En Puerto Gaitán, población metense a orillas del río Manacacías, hay palabras que ya no se oyen por la calle: alazán tosta’o, entrepela’o, careto, zaino, o faja’o; en cambio, para Fernando esas son las señales con las que puede reconocer un caballo: por el color de su pelaje, por una mancha en las patas o por un lucero en la frente: “cada uno tiene su propia marca, su manera de distinguirse de los demás.”
Sobre las costas del río Muco vive Fernando con sus dos hermanas, con sus padres y con sus caballos. “Ese es Picure, el padrote, y está con Zaranda, la yegua de mi hermana Mercedes y abajo, en el potrero, deben estar Satélite, Tano y Colegial.” Él tiene doce años y es un niño llanero que ha visto cómo a esta región, a estos enormes bancos de sabana florecidos de mastranto, a estos morichales y esteros de agua han venido llegando compañías petroleras y ambiciosos proyectos agroindustriales. El llano es la última frontera agrícola e industrial, la nueva despensa de Colombia.
En 2003 la compañía petrolera canadiense Pacific Energy comenzó la explotación de Campo Rubiales, el yacimiento petrolero más grande del país. Un año después La Fazenda, un proyecto agrícola del grupo empresarial Aliar, sembró miles de hectáreas de soya y maíz para alimentar sus cerdos. Tierra a la vista. El empresario Luis Carlos Sarmiento Angulo compró miles de hectáreas de llano y sembró caucho. La empresa Riopaila-Castilla plantó un mar de caña para producir biocombustible.
Ahora se ven redes de conducción eléctrica, grandes silos y filas de carrotanques y maquinaria agrícola en movimiento, talleres de mecánica y hospederías por todos lados. Se ve el progreso, que como una tempestad, amontona los escombros de un mundo antiguo, de un llano que ya está entrando en la noche de la historia.
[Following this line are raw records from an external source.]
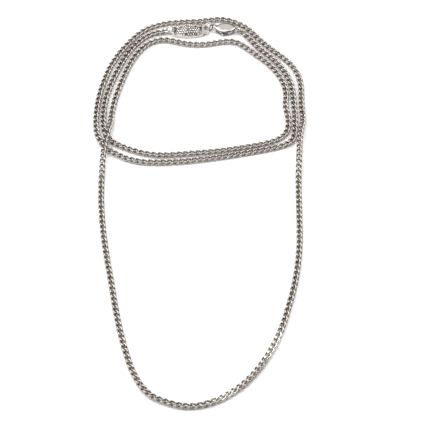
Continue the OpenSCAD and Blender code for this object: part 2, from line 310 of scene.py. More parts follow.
# Polished colour, colour of painted shade and tarnish, roughness and scratch strength.
CHAIN_SILVER = polished_silver(
    "chain silver", (0.78, 0.725, 0.675), (0.026, 0.017, 0.012), 0.13, 0.3
)
RING_SILVER = polished_silver(
    "ring silver", (0.76, 0.71, 0.665), (0.05, 0.035, 0.026), 0.09, 0.3
)
TAG_SILVER = polished_silver(
    "tag silver", (0.66, 0.61, 0.565), (0.012, 0.009, 0.007), 0.14, 0.35
)
# The clasp's silver is a darker copy of the chain's: painted shade that holds its face down under
# the bright backdrop.
CLASP_SILVER = polished_silver(
    "clasp silver", (0.64, 0.612, 0.588), (0.02, 0.015, 0.012), 0.16, 0.3
)


# Steel: width and depth of the drawn lines, their stretch, and the shade in them.
LINE_SIZE, LINE_DEPTH = 0.08, 0.003
LINE_STRETCH = (1, 1, 6)
LINE_SHADE = 0.7


def drawn_steel(name, shade):
    """Pin and spring steel, with fine lines from drawing."""
    n = Nodes(name)
    n.shader.inputs["Metallic"].default_value = 1
    lines = n.noise(LINE_SIZE, 2, LINE_STRETCH)
    in_line = tuple(LINE_SHADE * c for c in shade)
    n.link(n.mix(lines, in_line, shade), n.shader.inputs["Base Color"])
    n.link(n.remap(lines, 0.3, 0.7, 0.22, 0.42), n.shader.inputs["Roughness"])
    n.bump(lines, 0.4, LINE_DEPTH)
    return n.material


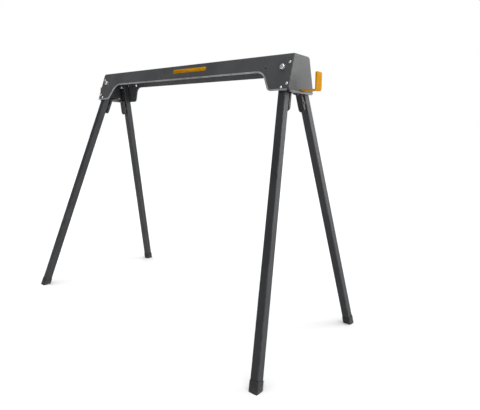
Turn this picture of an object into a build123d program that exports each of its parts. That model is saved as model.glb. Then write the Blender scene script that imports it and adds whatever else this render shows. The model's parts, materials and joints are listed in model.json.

Santa Bárbara, la vereda en la que vive Fernando, había sido desde hace más de un siglo una región ganadera. A finales del siglo XIX, desde los llanos de Casanare y de Venezuela, llegaron las primeras familias fundadoras de hatos ganaderos. Pasando el río Meta por el puerto de Orocué, trajeron miles de cabezas de ganado, vaqueros y caballos con los que pudieron levantar las primeras ganaderías. Esos caballos y esos vaqueros que arriaron por décadas el ganado por todos los rincones de los hatos hoy están en vía de extinción.
“¿Para qué criar caballos si ya no hay ganado?, ¿para qué enseñar a enlazar un becerro o marcar un orejano? ya lo que hay para hacer es trabajar para alguna de las petroleras, o pedir trabajo en los cultivos de soya y de caucho”, dice Héctor, el papá de Fernando.
Hasta hace algunos años los niños del llano querían ser llaneros como lo era su papá y como lo había sido su abuelo; querían enlazar un novillo desde su caballo a pleno galope y querían pisar esta tierra bravía con la misma altivez de sus ancestros.
Cae la tarde y la brisa de la sabana hamaquea las ramas de los árboles, del samán y del aragüaney florecido, y por sobre sus copas pasan los alcaravanes cantando al vuelo. Fernando montado en la yegua va arriando los becerros hasta el encierro. Va silbando bajito. Mañana, con los primeros claros del día debe ir al ordeño: “voy retirado de la carretera porque la Zaranda se asusta con el ruido de los carrotanques”.
Y el cielo llanero se incendia de luces.